Halibut Cheeks
I have become infatuated with fresh halibut cheeks. They have always been around, but my discovery was recent. I learned more about this gourmet specialty from general manager at Cape Fish & Lobster in Hyannis, Ed Grygent. “Up until recently, East Coast halibut fishing was primarily limited to the Canadian side of the Atlantic, but Massachusetts just opened up. Even though we have a good portion of the East Coast halibut, the majority still comes out of Canada,” Ed points out.
When I am in the store, I order by size and know what I am getting. About a month ago I received a call they were in. Two to four small ones make a good meal for two. They are quite rich in flavor and texture. I found the meat similar to the delectable skate wing. That day, over the phone I said, “Hold me two!” When I got home the cheeks were as big as my hand, enough to feed four people! I reserved one for another meal. I asked Ed what he suggested per serving. “Traditionally it’s about eight ounces (half a pound) per person.”
Over the past several months I had the opportunity to prepare halibut cheeks in a variety of ways. They only need to be prepared with a delicious sauce or garnish. Following are some of the recipes I came up with.
When preparing the cheeks for these recipes, I always use clarified butter when sautéing. Clarified butter has a higher smoke point than regular butter and does not have milk solids that burn. The flavor is cleaner and quite different than oils.

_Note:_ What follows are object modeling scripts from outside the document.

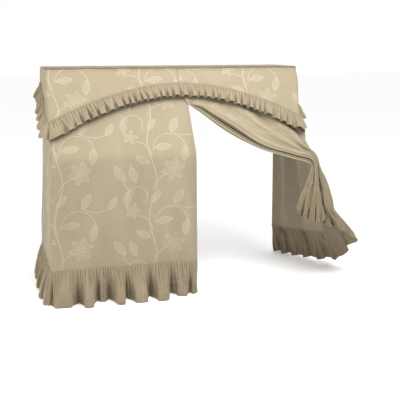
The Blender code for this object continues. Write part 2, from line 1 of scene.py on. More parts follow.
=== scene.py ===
"""Looks of the ruffled cloth cover for an upright piano.

Each sheet of cloth is drawn on the same folds as its solid, with finer gathers, hems, stitching and wrinkles, and in
a beige cloth with a woven scroll of vines in cream. Sizes are metres. The cloth is worked out from the floor (z = 0)
and the wall (y = 0), and then moved so that the origin is under the middle of the top panel.
"""
import math

import bpy
import numpy as np
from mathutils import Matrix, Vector


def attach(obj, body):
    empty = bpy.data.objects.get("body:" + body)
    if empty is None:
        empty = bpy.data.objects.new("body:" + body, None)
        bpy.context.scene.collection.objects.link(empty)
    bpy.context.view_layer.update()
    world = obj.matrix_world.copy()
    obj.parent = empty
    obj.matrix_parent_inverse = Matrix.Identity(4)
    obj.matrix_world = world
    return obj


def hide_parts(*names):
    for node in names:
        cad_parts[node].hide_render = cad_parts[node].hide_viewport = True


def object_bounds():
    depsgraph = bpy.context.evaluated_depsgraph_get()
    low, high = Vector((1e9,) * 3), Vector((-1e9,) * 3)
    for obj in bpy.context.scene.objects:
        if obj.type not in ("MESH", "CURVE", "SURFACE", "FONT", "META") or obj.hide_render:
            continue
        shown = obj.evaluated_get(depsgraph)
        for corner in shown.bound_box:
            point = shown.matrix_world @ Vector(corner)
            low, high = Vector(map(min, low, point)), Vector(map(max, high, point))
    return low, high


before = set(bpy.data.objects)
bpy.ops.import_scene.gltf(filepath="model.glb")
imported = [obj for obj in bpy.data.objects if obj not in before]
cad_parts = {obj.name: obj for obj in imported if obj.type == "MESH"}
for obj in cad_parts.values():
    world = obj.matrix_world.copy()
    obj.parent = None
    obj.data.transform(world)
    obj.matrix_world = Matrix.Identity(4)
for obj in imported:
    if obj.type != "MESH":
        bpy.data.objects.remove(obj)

CAD_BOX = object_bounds()

# The cover's sizes, as in its solids.
TOP_WIDTH = 1.53
TOP_DEPTH = 0.36
TOP_HEIGHT = 1.285
KEYBED_DEPTH = 0.634
KEYBED_HEIGHT = 0.80
SLOPE_SAG = 0.012
LEAN_START = 0.024
BEND_LENGTH = 0.09
SPREAD = 0.012
PULL = 0.050
CORNER_RADIUS = 0.020
RIM_RADIUS = 0.010
CLOTH = 0.002
SHOWN_CLOTH = 0.0016
VALANCE_OUT = 0.005
CURTAIN_IN = 0.0042
ARCH_MIDDLE = 0.112
ARCH_CORNER = 0.345
ARCH_POWER = 1.8
BACK_FLAP = 0.20
VALANCE_RUFFLE = 0.096
VALANCE_FLUTE = 0.045
VALANCE_FLUTE_DEPTH = 0.014
VALANCE_SIDE_FLUTE_DEPTH = 0.020
VALANCE_FLARE = 0.026
RUFFLE_HEADER = 0.009
RUFFLE_TUCK = 0.006
CORNER_DROP = 0.20
CORNER_DROP_REACH = 0.12
HEM_SEAM_HEIGHT = 0.190
FRONT_FLUTE_DEPTH = 0.050
FRONT_FLARE = 0.055
SIDE_FLUTE = 0.092
SIDE_FLUTE_DEPTH = 0.026
SIDE_FLARE = 0.034
TAIL_FLUTE = 0.055
TAIL_FLUTE_DEPTH = 0.015
FLOOR_CLEARANCE = 0.004
LEFT_CURTAIN_EDGE = 0.042
LEFT_LAP = -0.0012

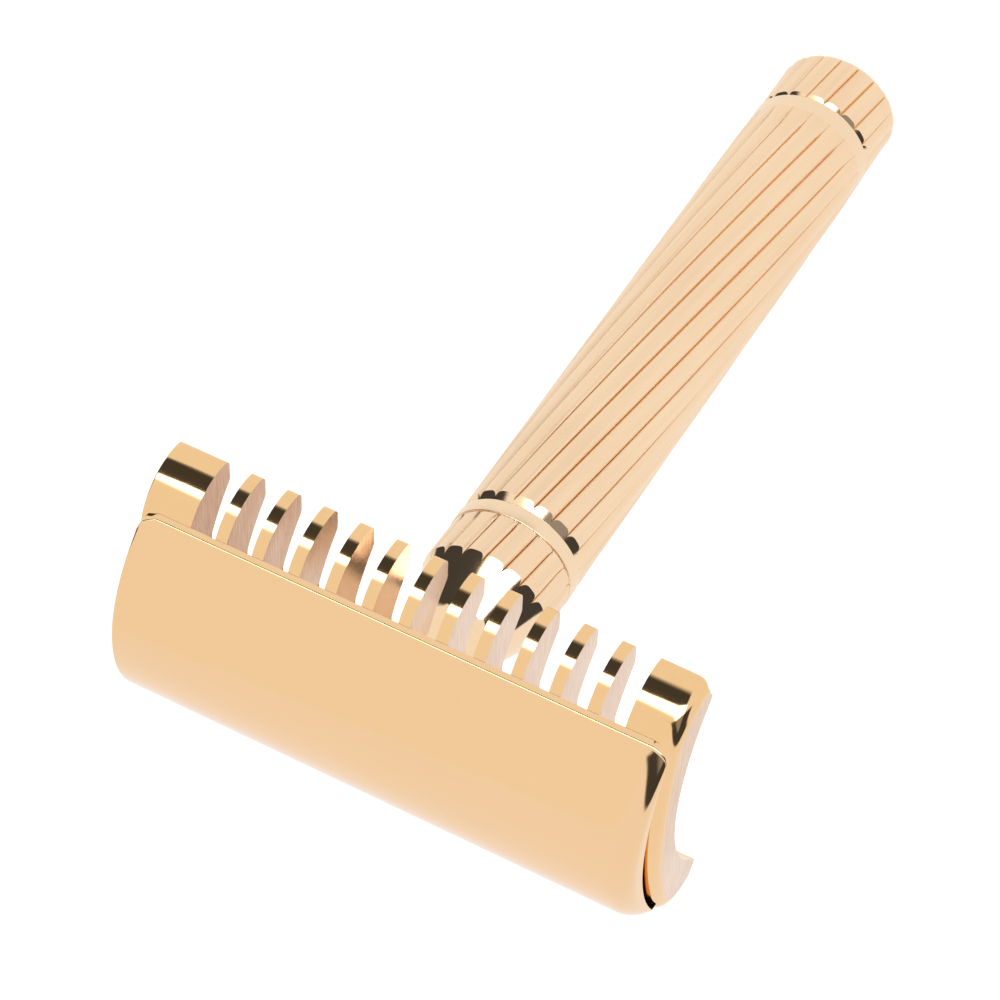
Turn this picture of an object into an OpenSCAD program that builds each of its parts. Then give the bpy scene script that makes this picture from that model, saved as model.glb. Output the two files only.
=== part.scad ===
// Three-piece open-comb double-edge safety razor with a short one-piece handle.
// The foot of the handle stands at z = 0, the handle runs along +Z,
// and the long side of the head lies along X.

/* [Head] */
// Length of the base plate along X, mm
plate_l = 43.6; // [42:0.1:46]
// Length of the cap along X, mm
cap_l = 43.1; // [41.5:0.1:43.6]
// Width of the cap across its two straight edges, mm
cap_w = 20; // [19.4:0.1:20.4]
// Thickness of the cap along its crown, mm
cap_t = 2.3; // [1.6:0.1:2.8]
// Clear height between the base plate and the cap at the middle, mm
seat_gap = 1.6; // [1.2:0.1:2]
// Radius worked onto the end edges of the cap, mm
cap_end_r = 1.6; // [0.4:0.1:1.7]

/* [Comb] */
// Number of narrow teeth on each side
teeth = 11; // [7:2:13]
// Distance from one tooth to the next, mm
tooth_pitch = 3.04; // [2.9:0.01:3.1]
// Width of one narrow tooth, mm
tooth_w = 0.95; // [0.7:0.05:1.4]
// Distance from the middle of the plate to the root of each slot, mm
slot_root = 5.5; // [5:0.1:7.4]

/* [Handle] */
// Diameter of the grip over the flutes, mm
handle_d = 10.5; // [10:0.1:12]
// Height of the shoulder that the base plate sits on, mm
shoulder_h = 71.72; // [66:0.02:90]
// Number of flutes around the handle
flutes = 19; // [14:1:24]
// Depth of one flute, mm
flute_depth = 0.34; // [0.1:0.02:0.5]
// Turn of the flutes along the handle, degrees per mm
flute_turn = 1.5; // [0:0.1:2]
// Length of the fluted end knob, mm
knob_h = 4.8; // [3:0.1:8]

/* [Thread and pins] */
// Outside diameter of the threaded stud, mm
stud_d = 4.8; // [4:0.1:5]
// Length of stud held in the handle, mm
stud_grip = 6.6; // [6.4:0.1:8]
// Diameter of the locating pins, mm
pin_d = 3.2; // [2:0.1:3.4]
// Distance from the stud to each locating pin, mm
pin_x = 12.5; // [8:0.1:15]

/* [Hidden] */

$fn = 96;
eps = 0.01;
fit = 0.06;               // radial clearance of every running fit
touch = 0.02;             // gap left between faces that rest on each other

// base plate section: crown arc, two side arcs and a hollow underside
plate_t = 2.9;
plate_under = shoulder_h + touch;
plate_top = plate_under + plate_t;
crown_r = 31;
crown_z = plate_top - crown_r;
side_r = 4.6;
side_y = 7.65;
side_z = crown_z + sqrt(pow(crown_r - side_r, 2) - side_y * side_y);
plate_half_w = side_y + side_r;
hollow_r = 13.4;
hollow_z = plate_under - hollow_r;
tip_r = 0.7;
tip_z = side_z - 1.5;     // underside of the tooth tips
tip_mid_z = tip_z + tip_r;
tip_out_y = side_y + sqrt(pow(side_r - tip_r, 2) - pow(side_z - tip_mid_z, 2));
tip_in_y = sqrt(pow(hollow_r + tip_r, 2) - pow(tip_mid_z - hollow_z, 2));

// cap section: two arcs meeting at a thin straight lip
lip_h = 0.4;
lip_z = side_z + sqrt(side_r * side_r - pow(cap_w / 2 - side_y, 2)) + touch;
under_top = plate_top + seat_gap;
under_rise = under_top - lip_z;
under_r = (cap_w * cap_w / 4 + under_rise * under_rise) / (2 * under_rise);
cap_top = under_top + cap_t;
cap_rise = cap_top - lip_z - lip_h;
cap_r = (cap_w * cap_w / 4 + cap_rise * cap_rise) / (2 * cap_rise);
cap_corner_r = 0.8;

// handle stations, measured from the foot
knob_r = 5;
knob_edge = 0.6;
groove_w = 0.9;
groove_r = 4.55;
band_end = 7.4;
grip_end = shoulder_h - 17.1;
waist_end = grip_end + 0.9;
ring_end = waist_end + 1.35;
nose_start = ring_end + 3.9;
nose_end = nose_start + 4.3;
grip_r = handle_d / 2;
waist_r = grip_r - 0.6;
neck_r = grip_r - 0.3;
collar_r = 3.5;
nose_r = grip_r + 0.12;
bore_r = stud_d / 2 + fit;
bore_bottom = shoulder_h - stud_grip - 2.4;
core_r = knob_r - flute_depth - 0.4;

stud_bottom = shoulder_h - stud_grip;
stud_top = cap_top - 1;
pin_bottom = plate_under + 0.5;
pin_top = cap_top - 1.1;

module rounded_bar(r, length, edge) {
    // round bar along X whose two end edges carry a radius
    rotate([0, 90, 0])
        rotate_extrude()
            union() {
                translate([0, -length / 2]) square([r - edge, length]);
                translate([0, edge - length / 2]) square([r, length - 2 * edge]);
                for (s = [-1, 1])
                    translate([r - edge, s * (length / 2 - edge)]) circle(edge, $fn = 32);
            }
}

module along_x(length) {
    // stands a section drawn in Y and Z up and runs it along X
    rotate([90, 0, 90])
        translate([0, 0, -length / 2])
            linear_extrude(length) children();
}

function arc_points(center, r, from, to, steps) = [
    for (i = [0 : steps])
        let (a = from + (to - from) * i / steps)
        center + r * [cos(a), sin(a)]
];

module plate_section() {
    // crown arc that runs into a side arc on each side, cut below by the hollow
    bend_y = crown_r * side_y / (crown_r - side_r);
    bend_z = crown_z + sqrt(crown_r * crown_r - bend_y * bend_y);
    lean_out = atan2(tip_mid_z - side_z, tip_out_y - side_y);
    lean_in = atan2(tip_mid_z - hollow_z, tip_in_y);
    // the tips run up into the section by this much, a hair inside its faces
    run_in = 0.2;
    top_z = tip_mid_z + run_in;
    top_in_y = sqrt(hollow_r * hollow_r - pow(top_z - hollow_z, 2)) + 0.04;
    top_out_y = side_y + sqrt(side_r * side_r - pow(side_z - top_z, 2)) - 0.02;
    difference() {
        union() {
            intersection() {
                translate([0, crown_z]) circle(crown_r, $fn = 360);
                translate([-bend_y, tip_mid_z]) square([2 * bend_y, crown_r]);
            }
            for (s = [-1, 1])
                intersection() {
                    translate([s * side_y, side_z]) circle(side_r, $fn = 180);
                    translate([s * (bend_y + plate_half_w) / 2, (bend_z + tip_mid_z) / 2])
                        square([plate_half_w - bend_y + 1, bend_z - tip_mid_z], center = true);
                }
        }
        translate([0, hollow_z]) circle(hollow_r, $fn = 180);
    }
    // tip of a tooth, rounded at both corners
    tip = concat(
        [[top_in_y, top_z]],
        arc_points([tip_in_y, tip_mid_z], tip_r, 180 + lean_in, 270, 5),
        arc_points([tip_out_y, tip_mid_z], tip_r, 270, 360 + lean_out, 8),
        [[top_out_y, top_z]]
    );
    last = len(tip) - 1;
    polygon(tip);
    polygon([for (i = [0 : last]) [-tip[last - i].x, tip[last - i].y]]);
}

module slots() {
    slot_w = tooth_pitch - tooth_w;
    slot_h = plate_top - tip_z + 4;
    for (i = [0 : teeth], s = [-1, 1])
        translate([(i - teeth / 2) * tooth_pitch, s * (slot_root + slot_w / 2), tip_z - 2]) {
            translate([0, s * plate_half_w / 2, slot_h / 2])
                cube([slot_w, plate_half_w, slot_h], center = true);
            cylinder(r = slot_w / 2, h = slot_h);
        }
}

module base_plate() {
    color([0.93, 0.76, 0.52])
        difference() {
            along_x(plate_l)
                plate_section();
            slots();
            translate([0, 0, plate_under - 1]) cylinder(r = bore_r, h = plate_t + 2);
            // flat seat in the hollow for the shoulder of the handle
            translate([0, 0, plate_under - 2]) cylinder(r = collar_r + fit, h = 2);
            for (s = [-1, 1])
                translate([s * pin_x, 0, plate_under - 1])
                    cylinder(r = pin_d / 2 + fit, h = plate_t + 2);
        }
}

module cap() {
    color([0.95, 0.80, 0.60])
        difference() {
            intersection() {
                translate([0, 0, cap_top - cap_r]) rounded_bar(cap_r, cap_l, cap_end_r);
                translate([0, 0, lip_z])
                    linear_extrude(cap_top)
                        union() {
                            square([cap_l - 2 * cap_corner_r, cap_w], center = true);
                            square([cap_l, cap_w - 2 * cap_corner_r], center = true);
                            for (x = [-1, 1], y = [-1, 1])
                                translate([x * (cap_l / 2 - cap_corner_r), y * (cap_w / 2 - cap_corner_r)])
                                    circle(cap_corner_r, $fn = 48);
                        }
            }
            along_x(cap_l + 2)
                translate([0, under_top - under_r]) circle(under_r, $fn = 160);
            translate([0, 0, under_top - 2]) cylinder(r = stud_d / 2, h = stud_top - under_top + 2);
            for (s = [-1, 1])
                translate([s * pin_x, 0, under_top - 2])
                    cylinder(r = pin_d / 2, h = pin_top - under_top + 2);
        }
}

module stud() {
    color([0.88, 0.70, 0.42])
        translate([0, 0, stud_bottom])
            rotate_extrude()
                polygon([
                    [0, 0], [stud_d / 2 - 0.4, 0], [stud_d / 2, 0.4],
                    [stud_d / 2, stud_top - stud_bottom], [0, stud_top - stud_bottom]
                ]);
}

module locating_pins() {
    color([0.88, 0.70, 0.42])
        for (s = [-1, 1])
            translate([s * pin_x, 0, pin_bottom])
                rotate_extrude()
                    polygon([
                        [0, 0], [pin_d / 2 - 0.3, 0], [pin_d / 2, 0.3],
                        [pin_d / 2, pin_top - pin_bottom], [0, pin_top - pin_bottom]
                    ]);
}

// one lobe between two flutes is an arc that stands proud by the flute depth
lobe_steps = 5;
function lobe_rise(t) = 1 - pow(abs(2 * t - 1), 2.6);
function flute_points(r) = [
    for (i = [0 : flutes * lobe_steps - 1])
        let (a = 360 * i / (flutes * lobe_steps), t = (i % lobe_steps) / lobe_steps)
        (r - flute_depth * (1 - lobe_rise(t))) * [cos(a), sin(a)]
];

module fluted(r, z0, z1, grow = 1) {
    // fluted length from z0 to z1, turned so every length lines up with the next
    turn = flute_turn * (z1 - z0);
    translate([0, 0, z0])
        rotate(flute_turn * z0)
            linear_extrude(z1 - z0, twist = -turn, slices = max(2, ceil(turn / 5)), scale = grow)
                polygon(flute_points(r));
}

module handle() {
    color([0.96, 0.82, 0.64])
        difference() {
            union() {
                // end knob with a rounded foot
                intersection() {
                    fluted(grip_r, 0, knob_h);
                    rotate_extrude()
                        union() {
                            square([knob_r - knob_edge, knob_h + 1]);
                            translate([0, knob_edge]) square([knob_r, knob_h + 1]);
                            translate([knob_r - knob_edge, knob_edge]) circle(knob_edge, $fn = 32);
                        }
                }
                // groove and polished band
                rotate_extrude()
                    polygon([
                        [0, 0.5], [core_r, 0.5], [core_r, knob_h - eps], [groove_r, knob_h - eps],
                        [groove_r, knob_h + groove_w - 0.3], [grip_r, knob_h + groove_w],
                        [grip_r, band_end], [core_r, band_end], [core_r, grip_end],
                        [grip_r, grip_end], [waist_r, waist_end - 0.25], [waist_r, waist_end],
                        [0, waist_end]
                    ]);
                fluted(grip_r, band_end, grip_end);
                // polished ring with a full round outside
                translate([0, 0, waist_end])
                    rotate_extrude()
                        union() {
                            square([grip_r - 0.3, ring_end - waist_end]);
                            translate([0, 0.3]) square([grip_r + 0.05, ring_end - waist_end - 0.6]);
                        }
                // fluted neck running out into the polished nose
                intersection() {
                    fluted(neck_r + 0.05, ring_end - eps, nose_end, 1.12);
                    rotate_extrude()
                        polygon([
                            [0, ring_end - eps], [nose_r + 1, ring_end - eps], [nose_r + 1, nose_start - 2.05],
                            [nose_r - 0.1, nose_start + 0.2], [collar_r, nose_end], [0, nose_end]
                        ]);
                }
                translate([0, 0, nose_start]) cylinder(r = collar_r, h = shoulder_h - nose_start);
            }
            translate([0, 0, bore_bottom]) cylinder(r = bore_r, h = shoulder_h - bore_bottom + 1);
        }
}

handle();
base_plate();
cap();
stud();
locating_pins();
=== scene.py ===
"""Looks for a gold-plated open-comb safety razor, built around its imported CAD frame.

Lengths are in millimetres until a mesh is written, which is when MM turns them into metres.
"""

import math

import bmesh
import bpy
from mathutils import Matrix, Vector


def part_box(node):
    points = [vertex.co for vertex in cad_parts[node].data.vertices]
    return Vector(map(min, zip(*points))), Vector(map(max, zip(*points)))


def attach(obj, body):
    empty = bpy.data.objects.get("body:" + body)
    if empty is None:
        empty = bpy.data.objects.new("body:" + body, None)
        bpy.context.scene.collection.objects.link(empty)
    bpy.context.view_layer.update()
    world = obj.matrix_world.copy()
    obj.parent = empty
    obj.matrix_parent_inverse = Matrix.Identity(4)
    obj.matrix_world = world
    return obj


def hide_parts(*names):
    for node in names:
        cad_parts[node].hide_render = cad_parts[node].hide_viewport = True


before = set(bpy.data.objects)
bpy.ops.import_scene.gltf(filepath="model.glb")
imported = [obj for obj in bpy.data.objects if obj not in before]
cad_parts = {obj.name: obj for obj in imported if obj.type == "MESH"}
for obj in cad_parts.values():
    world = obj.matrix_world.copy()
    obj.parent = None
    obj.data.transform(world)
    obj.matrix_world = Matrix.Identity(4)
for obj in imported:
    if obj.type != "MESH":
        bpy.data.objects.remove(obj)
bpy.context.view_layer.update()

MM = 0.001


def corners(node):
    """Lowest and highest corner of a CAD node, in mm."""
    low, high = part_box(node)
    return low / MM, high / MM


_, HANDLE_HIGH = corners("handle")
PLATE_LOW, PLATE_HIGH = corners("base_plate")
CAP_LOW, CAP_HIGH = corners("cap")
STUD_LOW, STUD_HIGH = corners("stud")
PINS_LOW, PINS_HIGH = corners("locating_pins")

# ---------------------------------------------------------------- sizes, mm

SHOULDER = HANDLE_HIGH.z
COLLAR_R = 3.5
BORE_R = 2.46
BORE_DEPTH = 9.0

FLUTES = 19
FLUTE_DEPTH = 0.29
FLUTE_TURN = 1.5  # degrees per mm of height
FLUTE_PHASE = -2.6  # degrees at the foot
FLUTE_SHARPNESS = 5.0
GRIP_R = 5.25
KNOB_R = 5.14
KNOB_EDGE = 0.6
KNOB_END = 5.2
KNOB_SLOPE = 0.75
FOOT_RINGS = (1.2, 2.6, 3.8)  # radii of the rows on the flat of the foot
BAND_START = 5.72
BAND_END = 7.3
BAND_R = 5.2
BAND_EDGE = 0.1
GRIP_END = SHOULDER - 17.12
WAIST_SLOPE = 0.66
WAIST_H = 0.9
WAIST_END = GRIP_END + WAIST_H
RING_END = WAIST_END + 1.37
RING_R = 5.28
RING_EDGE = 0.08
RING_FOOT_R = 0.18
NECK_END = RING_END + 3.95
NECK_R = (5.2, 5.3)  # over the lands, at the ring and at the nose
NOSE_END = NECK_END + 4.2
CHATTER = 0.035
COLLAR_EDGE = 0.15
BORE_EDGE = 0.2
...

Halibut Cheeks with Pea Purée
This preparation dresses up the delicate halibut cheeks. Before preparing the sauce, marinate the cheeks in a little milk. Mix ¼ cup of flour with ½ teaspoon each salt and pepper. Flour the cheeks and pat them to discard any excess flour. Set aside while you make the pea purée. Sauté the cheeks in hot clarified butter (recipe follows). Serve on a bed of pea purée, garnish with fresh mint, lemon slices, and a vegetable or starch of your choice. The result? A satisfying meal.
Clarified Butter
In a small saucepan, melt 1 pound of unsalted butter very gently. Do not stir it or let it boil. Let stand 20 to 25 minutes. With a spoon remove any of the white foam from the top and discard. Pour the deep-yellow liquid butterfat into a jar with a cover. Do not use the residue that is left at the bottom of the pan. Store the clarified butter in the refrigerator — it will keep 2 to 3 weeks. It also freezes well.